The work was however done before his arrival, for we find in Sir George Carew’s Pacata Hibernia, “That Tirlogh, son of Teig Keugh MacMahon of Thomond, slew his father, while the castle of Dunbay was besieged;” and the historian adds, that “the queen gave his lands to the Earl of Thomond’s brother.” As the wretched Tirlough fled to Spain in the month of December, 1601, no obstacle remained to O’Brien’s entering peaceably on the fortified estate of West Corkavaskin; and the triumphant return was crowned by an union with the fair and faithful object of his wishes. This founder of the Clare branch of the Thomond family was the second son of Helen, youngest daughter of Pierce Earl of Ormond. Lodge calls him Teig, and says, “His residence was at Moyartie and Carrhychoulta.” His third son, Daniel O’Brien, repaired the castle of Carrigaholt, as appears by an inscription on a large limestone chimney piece in the upper room. He represented the county of Clare in parliament, early in the seventeenth century, and was knighted for his services to the crown. He was afterwards a member of the General Assembly of Kilkenny; and on the 14th of November, 1642, was appointed to the supreme Council of that assembly; the other commissioners for the province of Munster being Viscount Roche, Edmond Fitz-Maurice, Doctor Fennel, Robert Lambert, and George Comyn.
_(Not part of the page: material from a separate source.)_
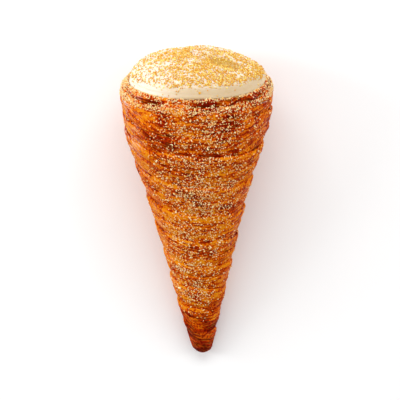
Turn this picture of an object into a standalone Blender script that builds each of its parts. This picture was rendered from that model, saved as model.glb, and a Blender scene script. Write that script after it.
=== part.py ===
"""Cream horn pastry: a strip of puff pastry wound into a pointed horn, filled with cream to a dome.

The horn lies on its side. It is modelled upright about its own axis, with the tip at height 0, the mouth up
and the shown side towards -Y, and an empty then lays it down with the mouth towards +Y and the shown side up.
"""

import math

import bmesh
import bpy

# Driving dimensions, in metres and radians. Heights run along the horn's axis, from the tip.
HORN_LENGTH = 0.1256  # tip to the top of the pastry
MOUTH_RADIUS = 0.0314  # the turns level off at this radius near the mouth
CONE_ANGLE = math.radians(13.7)  # between the axis and the line over the turns' crests
TIP_RADIUS = 0.0049  # round end of the tip
BULGE = 0.0011  # how far the thicker last turns swell out of the cone
BULGE_HEIGHT = 0.100  # where they swell most
BULGE_REACH = 0.026  # to both sides of it
LEVELLING = 0.0006  # how softly the cone turns into the level mouth
BOW = 0.0010  # how far the middle of the horn bows towards -X

# The wound strip.
TIP_PITCH = 0.0095  # width of a turn at the tip
MOUTH_PITCH = 0.0164  # width of a turn at the mouth
LIP_HEIGHT = 0.0873  # height of one of the lips on the shown side
LIP_STEP = 0.0011  # how far a turn's upper lip stands out from the turn above it, at the mouth
# One turn from its lip down to the next: share of the pitch, and how deep the surface lies as a share of the step.
# The shallower lip half-way down is the other edge of the folded strip.
TURN_PROFILE = (
    (0.0, 1.0),
    (0.04, 0.3),
    (0.11, 0.0),
    (0.30, 0.05),
    (0.46, 0.55),
    (0.52, 0.20),
    (0.74, 0.50),
    (1.0, 1.0),
)
WOBBLE = 0.0008  # how far a lip strays along the axis
UNEVEN_STEP = 0.35  # how much deeper or shallower a lip gets along its way, as a share
OUT_OF_ROUND = 0.0004  # how far the horn strays from round
LEVEL_MOUTH = 0.0060  # below the mouth the turns fade out over this length
LEVEL_TIP = 0.0110  # above the tip they fade in over this length

# The rim has two rolled layers with a groove between them, and the inner one stands higher.
OUTER_LIP_HEIGHT = 0.1228  # height of the outer layer's crest
OUTER_LIP_WIDTH = 0.0017
OUTER_LIP_DROP = 0.0042  # from its crest down to the wound wall
GROOVE_ANGLE = math.radians(148)  # how far round the outer layer the groove lies, from its outer side
INNER_LIP_RADIUS = 0.0286  # radius of the inner layer's crest
RIM_WAVE = 0.0004  # how far the rim strays along the axis

# The hollow and the cream in it.
WALL = 0.0052  # pastry between its crests and the hollow
HOLLOW_START = 0.022  # height of the bottom of the hollow
HOLLOW_FOOT = 0.0015  # rise of its blunt bottom
GAP = 0.00035  # between the cream and the pastry
CREAM_REACH = math.radians(112)  # how far up the inner layer the cream touches it, from its outer side
DOME_RADIUS = 0.0282
DOME_HEIGHT = 0.0122  # above the top of the pastry
DOME_WAIST = 0.0004  # height above the pastry at which the dome is widest
DOME_LEAN = 0.0014  # how far the top of the dome lies towards -X
DOME_WAVE = 0.0003  # unevenness of the dome

# How it rests.
REST_ANGLE = math.radians(14.0)  # of the axis above the tray, once it lies down
TRAY_CUT = 0.0009  # depth of the flats that the baking tray pressed into the crests
TRAY_SIZE = 0.30
TRAY_DEPTH = 0.02

# Fineness of the solids.
SEGMENTS = 44
LIP_RINGS = 4
TIP_RINGS = 3
HOLLOW_RINGS = 5
DOME_RINGS = 7
MERGE = 0.00001

PITCH_GROWTH = (MOUTH_PITCH - TIP_PITCH) / HORN_LENGTH
MEAN_PITCH = (MOUTH_PITCH + TIP_PITCH) / 2
FRONT = 0.75  # the shown side, as a share of a full turn from +X
WOUND_TOP = OUTER_LIP_HEIGHT - OUTER_LIP_DROP
ROUND_END = TIP_RADIUS * (1 - math.sin(CONE_ANGLE))  # height at which the round tip meets the cone


def ramp(x):
    """Smooth step from 0 to 1."""
    x = min(max(x, 0.0), 1.0)
    return x * x * (3 - 2 * x)


def crest_radius(height):
    """Radius over the crests of the turns, above the round tip."""
    start = TIP_RADIUS * math.cos(CONE_ANGLE) - ROUND_END * math.tan(CONE_ANGLE)
    swell = BULGE * ramp(1 - abs(height - BULGE_HEIGHT) / BULGE_REACH)
    cone = start + height * math.tan(CONE_ANGLE) + swell
    return (cone + MOUTH_RADIUS - math.hypot(cone - MOUTH_RADIUS, 2 * LEVELLING)) / 2


def turns_below(height):
    """Number of turns between the tip and this height, as the pitch grows evenly towards the mouth."""
    return math.log(1 + PITCH_GROWTH * height / TIP_PITCH) / PITCH_GROWTH


def height_of(turns):
    """Height that this number of turns reaches."""
    return TIP_PITCH * (math.exp(PITCH_GROWTH * turns) - 1) / PITCH_GROWTH


def relief(height):
    """Strength of the turns: none at the rim and at the round tip, and less where the horn is thin."""
    ends = ramp((WOUND_TOP - height) / LEVEL_MOUTH) * ramp((height - ROUND_END) / LEVEL_TIP)
    return ends * math.sqrt(crest_radius(height) / MOUTH_RADIUS)


def stray(angle, turns):
    """Uneven winding, from -1 to 1: it never repeats from one turn to the next."""
    return (
        0.5 * math.sin(2.0 * angle + 1.7 * turns)
        + 0.3 * math.sin(3.0 * angle - 2.3 * turns + 1.0)
        + 0.2 * math.sin(5.0 * angle + 0.9 * turns + 2.0)
    )


def bow(height):
    """Sideways shift of the axis at this height."""
    return -BOW * math.sin(math.pi * min(max(height / HORN_LENGTH, 0.0), 1.0))


def point_at(angle, radius, height):
    """Place on the horn, with its bowed axis and its wavy rim."""
    wave = RIM_WAVE * ramp((height - WOUND_TOP) / OUTER_LIP_DROP) * stray(angle, 0.3)
    return (radius * math.cos(angle) + bow(height), radius * math.sin(angle), height + wave)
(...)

Upon the restoration, Sir Daniel O’Brien, in consideration of his own and his children’s eminent services, was created Baron of Moyferta, or Moyarta, and Viscount Clare, and had an entire restitution of his estate by the “Act of Explanation, in 1662.” He married Catherine, daughter of Gerald, sixteenth Earl of Desmond, and had issue four sons; 1st, Donogh, his heir, who died in Limerick in 1638, and was buried in St. Mary’s Church, in the tomb of his illustrious Ancestors; 2nd, Connor, who succeeded his father; 3rd, Murrogh, who married Eleanor, daughter of Richard Wingfield, Esq.; and, 4th, Teig, who married Mary, daughter of Gerald Fitz-Gerald of Ballighane, Esq. Connor, the second Viscount, died about the year 1670, and by his wife Honora, daughter of Daniel O’Brien of Duagh, had Daniel, the third viscount, who married Philadelphia, eldest daughter of Francis Leonard, Lord Dacre of the south, and sister to Thomas, Earl of Sussex. This Lady died in 1662, and left her Lord two sons, Daniel and Charles, the fourth and fifth Viscounts. Daniel (the third Viscount) took a decided part at the revolution, being one of the most able and active supporters of king James II. of whose privy council he was sworn a member on the 28th of February, 1684. He was one of the lords who sat in the pretended parliament at Dublin, held the 7th of May, 1689. He was also Lord Lieutenant of the County of Clare, and Colonel of a regiment of horse, which he raised at Carrigaholt, and which, from the facing of their uniform, were called the “Dragoon Buoys,” (Yellow Dragoons.) John MacNamara was first, and James Phillips second Lieutenant Colonel, and Browne Major of this regiment.
In 1689, Lord Clare’s dragoons were considered the flower of king James’ army; and when they were sent into Ulster in the summer of this year, with a numerous and well appointed army, under the conduct of Lord Mount Cashel, the command of them was given to Sir James Cotter.
On the 26th of July, in this year, they were encountered near Lisnaskea, in the county of Fermanagh, by Captain Martin Armstrong, with two troops of horse and two companies of foot, who making a feint to attack with his horse, retired as if in disorder, till he drew the enemy into the ambuscade of his foot, who, by an unexpected volley, caused a great slaughter; the horse at the same instant, facing about, fell on with incredible force, and cut this brave regiment almost to pieces, very few escaping by flight; the terror and swiftness of which, gave rise to an irony, to this day used among the Muster Irish, and well known at Kilrush, “Cos, cos, a dragoon buoy;” that is, “Stop, stop, yellow dragoon;” to which, the dragoon replies, “not till we come to the bridge of Clare;” and another, “no, not till we come to the ford of Moyarte.” They who escaped to the main army of the Irish, struck an unusual panic through it. The gallant Enniskilleners, animated by this first success, followed up by the blow, and engaging the enemy at Wattle Bridge, near Castlesaunderson, gave them a signal defeat, so that the enemy’s loss, in the pursuit, in the battle, and in the defeat of Lord Clare’s regiment, was computed to amount to four thousand men.
On the 11th of May 1691, Lord Clare was outlawed for his adherence to king James; and dying soon afterwards, his son Daniel, the fourth Viscount, went into France with the unfortunate monarch and died there. His brother Charles, the fifth Viscount, married the eldest daughter of Henry Buckley, Esq., Master of the household to king James the second; and fighting for the French, at the battle of Ramellies, on the 11th of May, 1706, received nine wounds, whereof he died, leaving several children, the eldest of whom was colonel of one of the Irish regiments in the French service, bore the title of Lord Clare, and died on the 20th of May, 1742, N.S. at Prague in Bohemia.
The present proprietor of the castle and estate of Carrigaholt, is the Honourable Francis Nathaniel Burton of Buncraggy.